Key Takeaways
- →Raising money means selling a slice of ownership (equity), not taking a loan — there's no repayment schedule and no interest.
- →Investors expect most startups to fail. They bet on a few huge winners covering many losses, so they optimize for size of outcome over safety.
- →A funding round is simply one transaction: this much cash, for this much ownership, at an agreed valuation.
Before terms, before valuations, before any of the jargon — what actually happens when a startup 'raises money'? Most explanations skip straight to term sheets and cap tables. This one starts from zero: what a founder is actually doing when they raise a round, why investors say yes to obviously risky bets, and what really happens in that single transaction called a 'round.'
#A startup isn't borrowing money — it's selling a piece of itself
When a founder 'raises funding,' they are not taking out a loan. They are selling a small ownership stake — equity — in their company to an investor, in exchange for cash. If an investor puts in money for 10% of the company, they now own 10% of it. If the company becomes valuable, that 10% becomes valuable too. If it doesn't, it doesn't.
- ✓There's no repayment schedule — the startup never owes the cash back as debt.
- ✓There's no interest — equity isn't a loan with a rate attached to it.
- ✓If the startup fails, the investor simply loses their money. There's nothing to 'pay back' because nothing was ever borrowed.

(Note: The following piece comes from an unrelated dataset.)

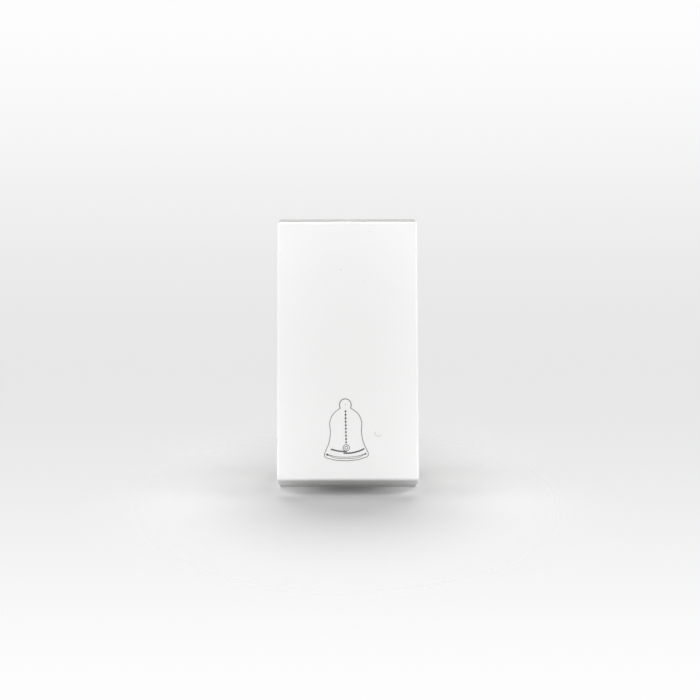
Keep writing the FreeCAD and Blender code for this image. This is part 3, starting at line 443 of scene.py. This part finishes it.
# The bell sign, in millimetres from the middle of its lower edge. The outline and the band in
# the rim are given for the right half. SIGN_PLACE is measured on the face from the pivot.
SIGN_PLACE = (-0.23, -19.82)
SIGN_LEAN = math.radians(1.1)
INK_HEIGHT = 0.012 * MM
FINE_LINE = 0.115
KNOB_LINE = 0.15
HAIR_LINE = 0.09
BOLD_LINE = 0.26
BELL_SIDE = [
    (0.89, 9.03), (1.24, 8.8), (1.83, 8.33), (2.39, 7.6), (2.68, 6.7), (2.70, 6.0), (2.62, 5.2),
    (2.68, 4.3), (2.84, 3.4), (3.12, 2.6), (3.42, 1.9), (3.68, 1.3), (3.67, 0.85), (3.38, 0.58),
]
BELL_KNOB = [(0.89, 9.03), (0.98, 9.55), (0.86, 10.12), (0.5, 10.52), (0.0, 10.65)]
BELL_SKIRT = [(3.38, 0.58), (1.8, 0.17), (0.0, 0.0)]
BAND_LINES = [[(3.24, 1.17), (1.7, 0.75), (0.0, 0.62)], [(3.24, 1.12), (1.8, 0.52), (0.0, 0.36)]]
BARS = [
    [(-2.6, 2.05), (-1.2, 1.69), (0.1, 1.63)],
    [(-0.5, 1.34), (0.75, 1.34), (2.1, 1.63), (3.05, 2.03)],
]
CHAIN_TOP = 8.5
CHAIN_STEP = 0.594
CHAIN_BEADS = 10
BEAD_RADIUS = 0.17
RIM_DOTS = [(-3.24, 1.15, 0.2), (3.24, 1.15, 0.16)]
KNOB_DOT = (0.0, 9.66)
KNOB_DOT_RADIUS = 0.07
CLAPPER = (0.0, 2.24)
CLAPPER_RADII = (0.54, 0.25)


def sign_point(across, up, lift):
    """A point of the sign on the key's face, with the sign's slight lean."""
    x = across * math.cos(SIGN_LEAN) - up * math.sin(SIGN_LEAN) + SIGN_PLACE[0]
    y = across * math.sin(SIGN_LEAN) + up * math.cos(SIGN_LEAN) + SIGN_PLACE[1]
    return on_face(x, y, lift)


def bell_sign():
    """The bell printed low on the key: outline, rim, chain, clapper and two curved bars."""
    sign = Marks(sign_point, INK_HEIGHT)
    outline = [(BELL_SIDE, FINE_LINE), (BELL_KNOB, KNOB_LINE), (BELL_SKIRT, FINE_LINE)]
    for line, width in outline + [(line, HAIR_LINE) for line in BAND_LINES]:
        sign.stroke(line, width)
        sign.stroke(mirrored(line), width)
    for bar in BARS:
        sign.stroke(bar, BOLD_LINE)
    for bead in range(CHAIN_BEADS):
        height = CHAIN_TOP - bead * CHAIN_STEP
        sign.dot((0.0, height), BEAD_RADIUS)
        if bead:
            above = height + CHAIN_STEP - BEAD_RADIUS
            sign.stroke([(0.0, above), (0.0, height + BEAD_RADIUS)], HAIR_LINE)
    for radius in CLAPPER_RADII:
        sign.ring(CLAPPER, radius, FINE_LINE)
    for across, up, radius in RIM_DOTS:
        sign.dot((across, up), radius)
    sign.dot(KNOB_DOT, KNOB_DOT_RADIUS)
    sign.make("bell_sign", ink(), "rocker")


bell_sign()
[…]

- ✓The investor's return depends entirely on what their ownership stake is worth later, not on any fixed obligation from the founder.
This is the single biggest thing that separates startup funding from a bank loan. A bank wants its principal and interest back on a schedule, regardless of how the business performs. An investor has no such guarantee — their entire return is tied to the company's future value.
#A simple worked example: pre-money vs. post-money
Say a startup raises ₹1 Cr at a ₹9 Cr pre-money valuation. 'Pre-money' is what the company is agreed to be worth before the new cash comes in. Add the ₹1 Cr investment to that, and you get the 'post-money' valuation — what the company is worth immediately after the round closes. The investor's ownership is simply their investment divided by the post-money valuation.
| Amount | |
|---|---|
| Pre-money valuation | ₹9 Cr |
| New investment | ₹1 Cr |
| Post-money valuation | ₹10 Cr |
| Investor's ownership | 10% (₹1 Cr ÷ ₹10 Cr) |
That's it — that's the entire mechanic behind 'raising at a valuation.' The founder didn't give up 10% for free; they gave it up in exchange for the ₹1 Cr now sitting in the company's bank account, which the company can use to grow into a business worth far more than ₹10 Cr.
#Investors aren't donating. They're betting.
Most startups fail, and investors know this going in. So instead of trying to find the one 'safe' startup, an investor puts small checks into many startups, expecting most of them to fail and a few to succeed massively.
- ✓A portfolio approach, not a single bet — investors spread cash across many startups precisely because they can't predict which one wins.
- ✓One breakout success (a startup that grows 100x) can cover the losses from ten failures and still return a profit on the whole portfolio.
- ✓This is why investors care less about 'is this safe' and more about 'does this have the potential to become huge.'
This is why investors ask about market size before almost anything else. A safe, small business that will only ever be worth a modest amount is often less fundable than a risky, huge one — because the safe business can't produce the outsized return that makes up for all the bets that don't work out.
#So what actually happens in a 'round'?
Strip away the terminology and a funding round is one negotiated transaction: a founder and an investor agree on this much cash, for this much ownership, at an agreed valuation. That single agreement — cash in, equity out — is the entire transaction that gets called a 'funding round.'
Rounds happen in stages as a company grows, and each stage has a name — pre-seed, seed, Series A, and onward — reflecting how much the company has proven so far and how much capital it needs next. We'll break down exactly what separates those stages, and what changes at each one, in Week 2 of this Fundraising Playbook.
#Why this matters for your first raise
If you're a pre-seed or seed founder in India preparing to raise for the first time, the mechanics above are the foundation everything else sits on. Every term sheet clause, every valuation negotiation, and every investor question ultimately traces back to these two ideas: you're selling ownership, not borrowing cash, and the investor across the table is underwriting a bet on outsized growth, not a safe return. Understanding that shapes how you pitch — lead with the size of what you're building, be precise about how much equity you're giving up and why, and remember that the investor needs your company to become one of their few big wins, not just a stable, modest business.